On Tue, Mar 20, 2018 at 10:57 AM, Barak Korren <bkorren(a)redhat.com> wrote:
On 20 March 2018 at 10:53, Yedidyah Bar David <didi(a)redhat.com>
wrote:
> On Tue, Mar 20, 2018 at 10:11 AM, Barak Korren <bkorren(a)redhat.com> wrote:
>> On 20 March 2018 at 09:17, Yedidyah Bar David <didi(a)redhat.com> wrote:
>>> On Mon, Mar 19, 2018 at 6:56 PM, Dominik Holler <dholler(a)redhat.com>
wrote:
>>>> Thanks Gal, I expect the problem is fixed until something eats
>>>> all space in /dev/shm.
>>>> But the usage of /dev/shm is logged in the output, so we would be able
>>>> to detect the problem next time instantly.
>>>>
>>>> From my point of view it would be good to know why /dev/shm was full,
>>>> to prevent this situation in future.
>>>
>>> Gal already wrote below - it was because some build failed to clean up
>>> after itself.
>>>
>>> I don't know about this specific case, but I was told that I am
>>> personally causing such issues by using the 'cancel' button, so I
>>> sadly stopped. Sadly, because our CI system is quite loaded and when I
>>> know that some build is useless, I wish to kill it and save some
>>> load...
>>>
>>> Back to your point, perhaps we should make jobs check /dev/shm when
>>> they _start_, and either alert/fail/whatever if it's not almost free,
>>> or, if we know what we are doing, just remove stuff there? That might
>>> be much easier than fixing things to clean up in end, and/or debugging
>>> why this cleaning failed.
>>
>> Sure thing, patches to:
>>
>> [jenkins repo]/jobs/confs/shell-scripts/cleanup_slave.sh
>>
>> Are welcome, we often find interesting stuff to add there...
>>
>> If constrained for time, please turn this comment into an orderly RFE in Jira...
>
> Searched for '/dev/shm' and found way too many places to analyze them
> all and add something to cleanup_slave to cover all.
Where did you search?
ovirt-system-tests, lago, lago-ost-plugin.

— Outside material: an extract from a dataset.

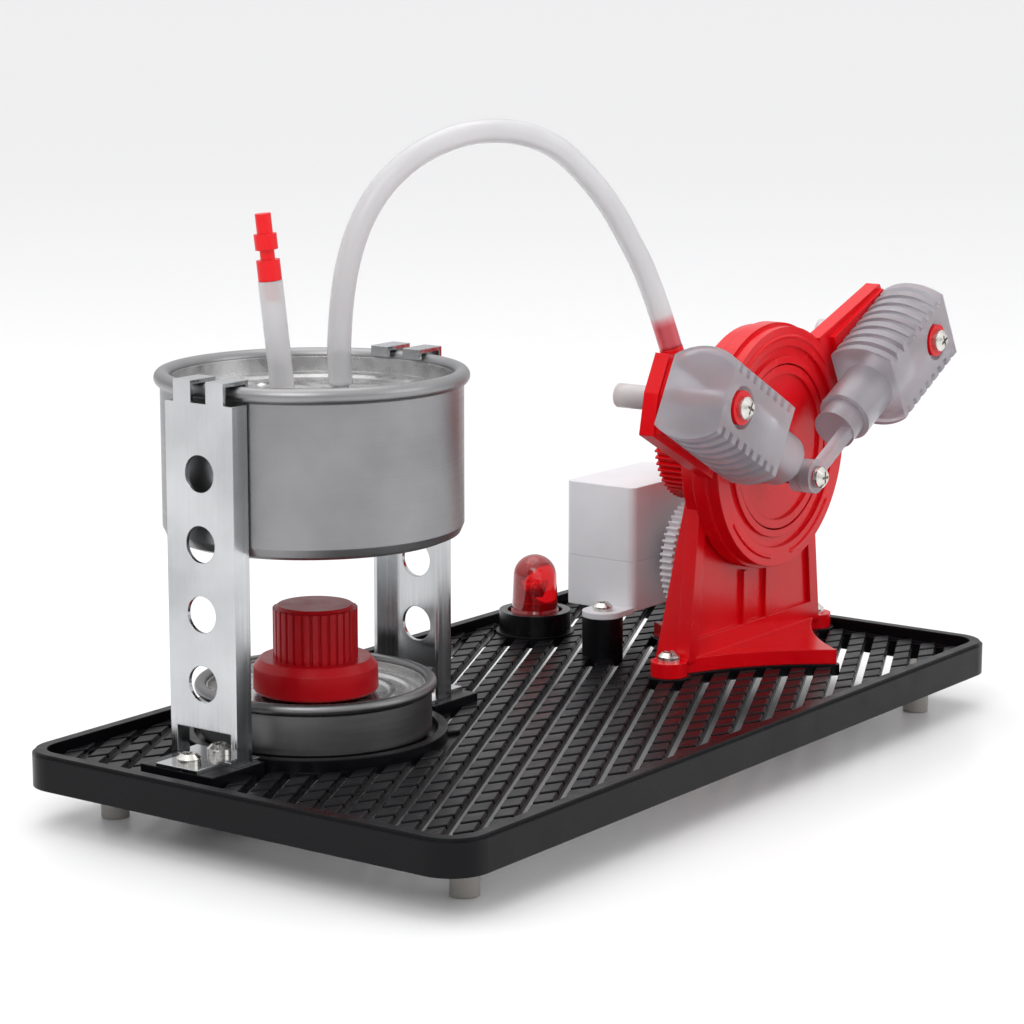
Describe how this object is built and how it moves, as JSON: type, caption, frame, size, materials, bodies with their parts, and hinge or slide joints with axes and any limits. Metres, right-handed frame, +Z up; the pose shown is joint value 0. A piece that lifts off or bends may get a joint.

ovirt-system-tests has 83 occurrences. I realize almost all are in
lago guests, but looking still takes time...
In theory I can patch cleanup_slave.sh as you suggested, removing
_everything_ there.
Not sure this is safe.
>
> Pushed this for now:
>
>
https://gerrit.ovirt.org/89215
>
>>
>> --
>> Barak Korren
>> RHV DevOps team , RHCE, RHCi
>> Red Hat EMEA
>>
redhat.com | TRIED. TESTED. TRUSTED. |
redhat.com/trusted
>
>
>
> --
> Didi
--
Barak Korren
RHV DevOps team , RHCE, RHCi
Red Hat EMEA
redhat.com | TRIED. TESTED. TRUSTED. |
redhat.com/trusted
--
Didi